> **Exercise directions**
Go through the listing beneath this task and return every line that carries the string "mathutils".
───
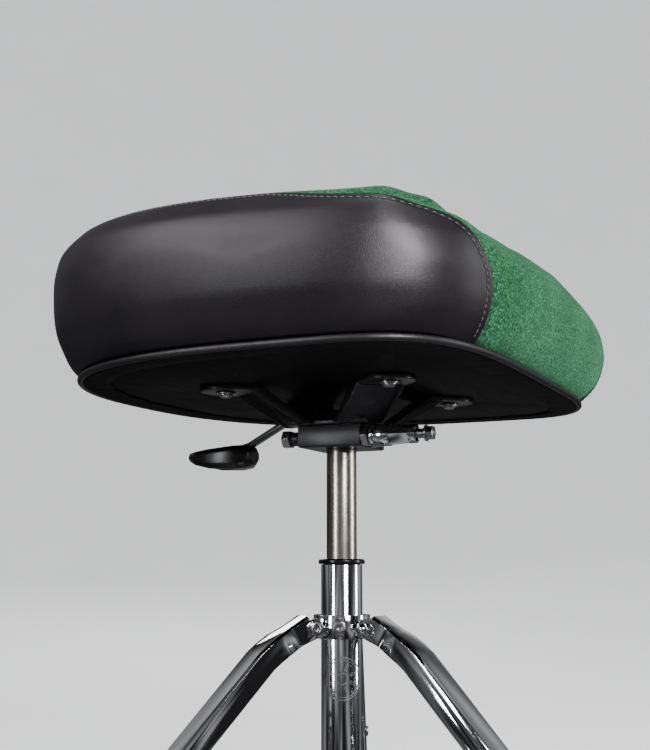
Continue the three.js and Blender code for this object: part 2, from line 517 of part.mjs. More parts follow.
// base tube
piece('base_tube', cyl(TUBE_R, TUBE_Z0, TUBE_Z1, 56).subtract(cyl(TUBE_R - TUBE_WALL, 0, 300, 48)), 'chrome');
piece('tube_bushing', turned([[14 + GAP, 195], [16.7, 195], [16.7, TUBE_Z1 + GAP], [21.4, TUBE_Z1 + GAP],
  [21.4, 263.7], [20.2, 264.9], [14 + GAP, 264.9], [14 + GAP, 195]], 40), 'plastic');
piece('tube_end_cap', cyl(TUBE_R - 0.2, 4, TUBE_Z0 - GAP, 40).add(cyl(16.7, 7, 22, 40))
  .subtract(cyl(5 + GAP, 9.7, 30, 24)), 'plastic');
piece('rod_nut', hexPrism(17, 22.3, 29.5).subtract(cyl(5 + GAP, 20, 32, 24)), 'steel');
const upper = collar(COLLAR, PIVOT, 8.4)
  .subtract(spinZ(alongX(cyl(3 + GAP, 15, 40, 20)).translate([0, 0, 203.9]), 200));
piece('upper_collar', upper, 'chrome');
piece('collar_clamp_screw', spinZ(alongX(cyl(3, 19.6, 30, 20).add(cyl(5.6, 26.4, 31.4, 24))
  .subtract(hexPrism(4.4, 28.6, 34))).translate([0, 0, 203.9]), 200), 'steel');
const lower = collar(FOOTC, PIN, 7.6)
  .subtract(spinZ(alongX(cyl(3 + GAP, 15, 40, 20)).translate([0, 0, 27]), 200));
piece('lower_collar', lower, 'chrome');
piece('lower_collar_screw', spinZ(alongX(cyl(3, 19.6, 29, 20).add(cyl(5.4, 25.9, 30.5, 24))
  .subtract(hexPrism(4.4, 28, 34))).translate([0, 0, 27]), 200), 'steel');

const legM = leg(), footM = foot(), braceM = brace();
LEG_AZ.forEach((az, i) => {
  const k = i + 1, arm = place(0, 0, 0, 0, rad(az));
  piece(`leg_${k}`, legM, 'chrome', arm);
  piece(`foot_${k}`, footM, 'rubber', arm);
  piece(`leg_bolt_${k}`, pivotBolt(), 'steel', arm);
  piece(`leg_cap_nut_${k}`, capNut(), 'chrome', arm);
  piece(`brace_${k}`, braceM, 'chrome', arm);
  piece(`brace_rivet_${k}`, rivet(16, BRACE_AT), 'steel', arm);
  piece(`brace_pin_${k}`, rivet(11.6, PIN), 'steel', arm);
});

export default group;
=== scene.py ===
"""Drum throne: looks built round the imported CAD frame.

Metres, Z up; the rider faces -Y and +X is their left.
"""
import json
import math

import bmesh
import bpy
import numpy as np
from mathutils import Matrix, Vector
from mathutils.bvhtree import BVHTree

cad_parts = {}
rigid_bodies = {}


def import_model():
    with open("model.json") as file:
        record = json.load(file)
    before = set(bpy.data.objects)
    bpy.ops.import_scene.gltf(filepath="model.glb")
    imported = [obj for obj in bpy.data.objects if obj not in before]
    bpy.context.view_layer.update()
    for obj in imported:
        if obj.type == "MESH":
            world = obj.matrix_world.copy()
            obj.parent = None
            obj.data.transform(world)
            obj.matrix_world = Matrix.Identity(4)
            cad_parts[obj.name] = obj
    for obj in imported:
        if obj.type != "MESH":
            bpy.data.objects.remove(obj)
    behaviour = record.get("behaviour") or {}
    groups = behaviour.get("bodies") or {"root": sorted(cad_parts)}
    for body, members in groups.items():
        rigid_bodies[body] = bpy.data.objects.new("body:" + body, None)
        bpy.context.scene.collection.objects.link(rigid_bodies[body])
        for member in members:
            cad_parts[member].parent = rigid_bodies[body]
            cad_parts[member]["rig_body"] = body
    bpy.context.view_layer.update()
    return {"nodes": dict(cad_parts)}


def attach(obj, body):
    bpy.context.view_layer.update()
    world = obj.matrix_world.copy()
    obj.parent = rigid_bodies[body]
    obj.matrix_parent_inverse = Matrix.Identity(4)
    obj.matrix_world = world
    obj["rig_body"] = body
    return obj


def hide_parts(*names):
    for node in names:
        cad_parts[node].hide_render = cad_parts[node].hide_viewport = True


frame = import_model()
nodes = frame["nodes"]
MM = 0.001

# ---------------------------------------------------------------- seat form, in millimetres
HALF_W, FRONT, REAR, MID_Y = 253.7, 147.9, 263.8, -43.9
FRONT_POWER, REAR_POWER = 4.43, 2.47
SKIRT_Z = 423.7
BOARD_Z, BOARD_T, BOARD_IN = 419.0, 12.0, 5.0
RISE = 125.0
DISH = 11.0
PIPE_R = 3.0
# crest of the edge, by distance forward of the column; and how much lower it is along the front,
# by distance from the middle
CREST = [(-235, 562.6), (-150, 552.9), (-50, 548.3), (50, 543.8), (120, 539.4), (170, 542.2), (215, 540.9)]
DIP = [(0, 0), (60, 3.9), (110, 7.6), (160, 12.6), (184, 8.2), (208, 2.2), (232, 2.2), (260, 3.4)]
# swell of the cheek over the outline, by share of its height: round the sides and rear, and at the front
SIDE = [(0, 0), (.07, 9.5), (.16, 16), (.3, 22.8), (.45, 25.3), (.6, 26), (.75, 23.2), (.87, 12.5),
        (.95, -3.3), (1, -30)]
NOSE = [(0, 0), (.07, 9.7), (.16, 17.9), (.3, 24.5), (.45, 27.8), (.6, 25.5), (.75, 15.5), (.87, -7.2),
        (.95, -16), (1, -41.5)]
# hem of the vinyl band: share of the cheek's height, by distance round from the front centre
HEM_AT = [(173, 0), (180.5, .105), (184.3, .22), (188.2, .36), (194.5, .495), (203.5, .635), (214, .73),
          (235, .803), (255, .832), (300, .882), (354, .928), (460, .935)]
HEM_STEP = 2.6                                       # between points of the hem's path
STITCH_IN, STITCH_PITCH = 6.0, 5.2
# axis of the fore-and-aft bolt, and the bore of the sleeve that turns on it
BOLT_X, BOLT_Z, SLEEVE_BORE = -22, 375.7, 4.75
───
> **Full response**
from mathutils import Matrix, Vector
from mathutils.bvhtree import BVHTree